Les reins d’Ana menacent de ne plus fonctionner, ce sont les effets secondaires de la grande quantité d’antibiotiques administrée. Le traitement médicamenteux est donc arrêté. Par chance, son état se stabilise. Une analyse montre que les bactéries ont disparu.
« Après la transplantation, personne ne pensait que je vivrais plus d’un an. Aujourd’hui, mes valeurs sanguines sont celles d’une personne en bonne santé », raconte Ana.
Ces dernières années, une peur constante a accompagné Ana. Avant de s’endormir, elle se demandait : serai-je encore vivante demain ou vais-je mourir cette nuit?

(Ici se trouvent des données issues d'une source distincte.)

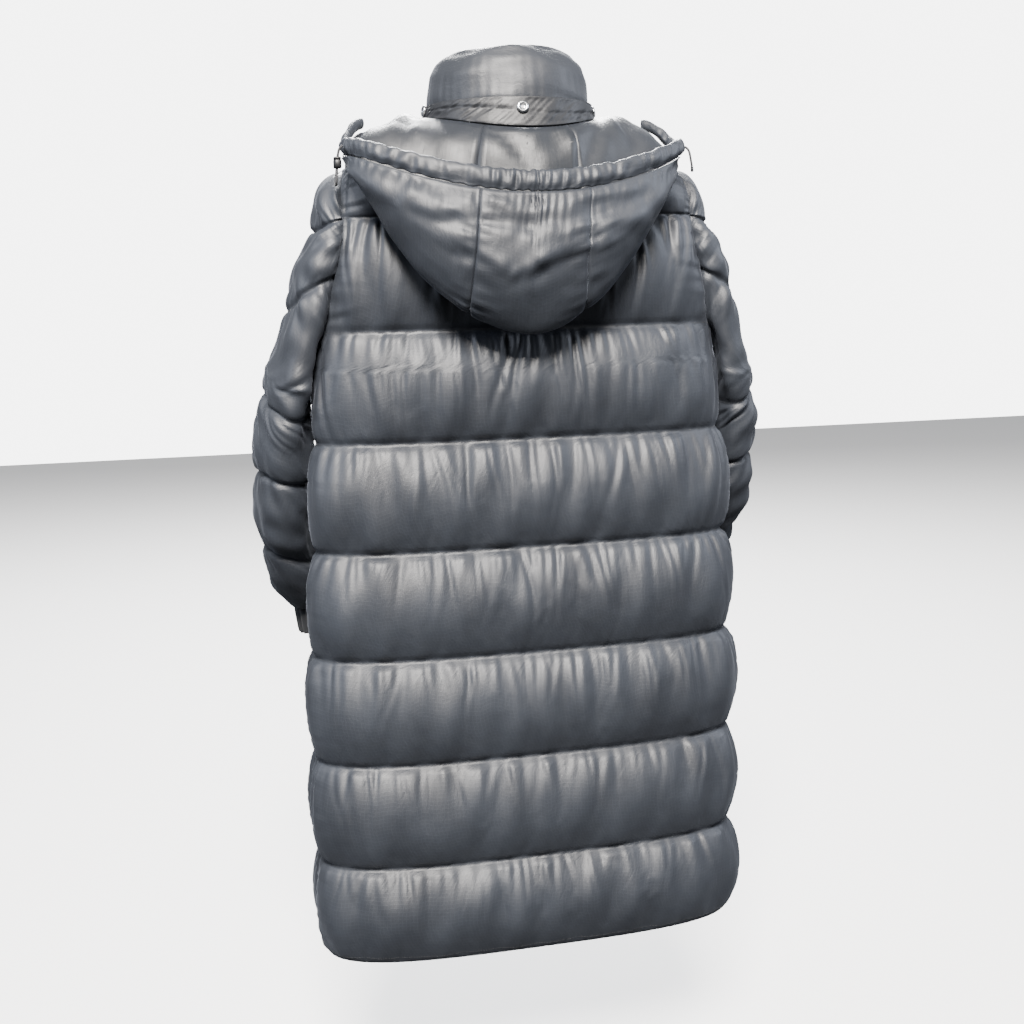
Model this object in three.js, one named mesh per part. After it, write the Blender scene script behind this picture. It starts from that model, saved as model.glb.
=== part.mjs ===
// A long puffer coat, filled out as if worn: quilted body and sleeves, a puffed stand collar,
// and a three-panel hood that hangs open down the back.
// Millimetres, +Z up, the front faces -Y, the wearer's left is +X.
// The origin lies on the middle plane at the level of the neck seam, where the shoulders hold it.
import * as THREE from "three";

// Driving sizes of the coat.
const HEM_Z = -1100; // lower edge
const YOKE_LINE_Z = -122; // uppermost quilting line
const CHANNEL = 141; // height of one quilted channel on the body
const CHANNELS = 7; // channels below the yoke
const UNDERARM_Z = -310;
const SQUARENESS = 3.2; // 2 is an ellipse, more is a fuller rectangle
const BACK_EDGE_TURN = 33; // degrees from the side seam to the armhole, behind
const FRONT_EDGE_TURN = 36; // and in front
const SHOULDER_TIP = { x: 218, y: -4, z: -62 };
const NECK = { halfWidth: 86, midY: -12, backY: 68, frontY: -80, backZ: -8, sideZ: -14, frontZ: -68 };
const SHOULDER_SHARE = 0.3125; // of the width of the back, on each side
const FRONT_SHOULDER_SHARE = 0.625;

// Walls: a quilting line or a seam is thin, the crest of a channel is thick.
const SEAM_WALL = 4.5;
const BACK_CREST = 31;
const FRONT_CREST = 29;
const YOKE_CREST = 22;
const SLEEVE_CREST = 23;
const EDGE_FADE = 24; // the filling thins over about twice this distance to a seam
const SEAM_GAP = 0.35; // between two pieces that are sewn together
const ZIP_HALF_GAP = 8; // from the middle to the edge of each front

// The hollow of the body: half its width and half its depth at each height.
const BODY = [
  { z: -1100, halfWidth: 285, halfDepth: 90 },
  { z: -968, halfWidth: 286, halfDepth: 89 },
  { z: -686, halfWidth: 284, halfDepth: 86 },
  { z: -404, halfWidth: 274, halfDepth: 81 },
  { z: -310, halfWidth: 267, halfDepth: 79 },
  { z: -215, halfWidth: 257, halfDepth: 78 },
  { z: -122, halfWidth: 245, halfDepth: 75 },
];
// The side gives way a little where the sleeve hangs against it.
const ARMPIT = { x: 268, y: -8, z: -305, reach: 92, topZ: -255 };
const SLEEVE_REST = { depth: 22, y: -52, reach: 62, topZ: -318, fullZ: -380, lastZ: -640, endZ: -720 };

// The sleeve's sections, from the shoulder to the cuff: the height of the end at the armhole
// or underarm, that end's place, the place of the outer side, and half the depth.
const SLEEVE = [
  { endZ: -62, endX: 218, endY: -4, outX: 218, outZ: -62, outY: -4, halfDepth: 0 },
  { endZ: -122, endX: 238, endY: 0, outX: 250, outZ: -140, outY: -8, halfDepth: 52 },
  { endZ: -192, endX: 240, endY: 0, outX: 292, outZ: -238, outY: -14, halfDepth: 62 },
  { endZ: -263, endX: 252, endY: 0, outX: 322, outZ: -338, outY: -26, halfDepth: 62 },
  { endZ: -310, endX: 268, endY: 0, outX: 331, outZ: -392, outY: -34, halfDepth: 60 },
  { endZ: -331, endX: 293, endY: -12, outX: 334, outZ: -412, outY: -39, halfDepth: 60 },
  { endZ: -385, endX: 300, endY: -38, outX: 336, outZ: -443, outY: -48, halfDepth: 60 },
  { endZ: -452, endX: 297, endY: -60, outX: 336, outZ: -495, outY: -62, halfDepth: 58 },
  { endZ: -520, endX: 290, endY: -88, outX: 332, outZ: -548, outY: -88, halfDepth: 54 },
  { endZ: -590, endX: 266, endY: -124, outX: 316, outZ: -606, outY: -124, halfDepth: 48 },
  { endZ: -640, endX: 230, endY: -148, outX: 296, outZ: -652, outY: -148, halfDepth: 37 },
];
const SLEEVE_LINES = [-62, -122, -192, -263, -385, -520, -640]; // heights of their inner ends
const SLEEVE_CLEARANCE = 1.5; // between the sleeve and the side that it hangs against
const CONTACT = 3; // how softly the sleeve turns where it meets that side
const SHOULDER_ROUND = 5;

const CUFF = { height: 42, ribs: 20, ribDepth: 2.6, wall: 4, narrowing: 3, inward: 3, forward: 12 };

const COLLAR = { height: 86, halfThickness: 16.5, backLean: 12, frontLean: 3, rise: 10, outset: 3,
  fullness: 2.5, endTaper: 26, thinnest: 0.22 };
const COLLAR_HALF_GAP = 8;

// The satin band that holds the hood, on the foot of the collar; its reach is in degrees.
const BAND = { topZ: 20, reach: 98, wall: 2.6, clear: 1.2, lowerGap: 2.3 };
const SNAP = { radius: 7.5, height: 3, hole: 3, angles: [-84, 3, 84] };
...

Pour la première lors de notre entretien, Ana laisse exprimer ses émotions, expire bruyamment et affirme :
Ana célèbre la date de sa transplantation comme un second anniversaire. Avec des gâteaux, des bougies et des cadeaux. Elle pense beaucoup à la personne qu’aurait pu être sa donneuse ou son donneur d’organes. « J’imagine que c’était un homme qui faisait de la moto. Et qui aimait cuisiner. Depuis ma transplantation, j’ai toujours faim. »
Ana aimerait remercier sa donneuse ou son donneur. « Quelqu’un a quitté sa famille et m’a permis de retrouver la mienne », ajoute-t-elle.
Voyager, son grand rêve
Ana veut vivre à fond, pour elle, mais aussi pour sa donneuse ou son donneur. Elle veut qu’ils soient « tous les deux » satisfaits de la vie qu’elle mène désormais. Elle fait part de ses projets d’avenir avec un grand enthousiasme : « je veux voyager. Je n’ai pas encore pu le faire. Après ma formation, j’aimerais déménager et étudier le droit. Et j’aimerais me faire des amis. »
La maladie sera toujours présente dans son avenir, mais aujourd’hui, ce n’est pas sa priorité. Pour l’instant, elle préfère profiter de sa vie retrouvée et, pour la première fois, de ce sentiment de liberté.
Il ne me reste plus qu’à souhaiter du fond du cœur que les projets d’Ana et tous ses rêves se réalisent.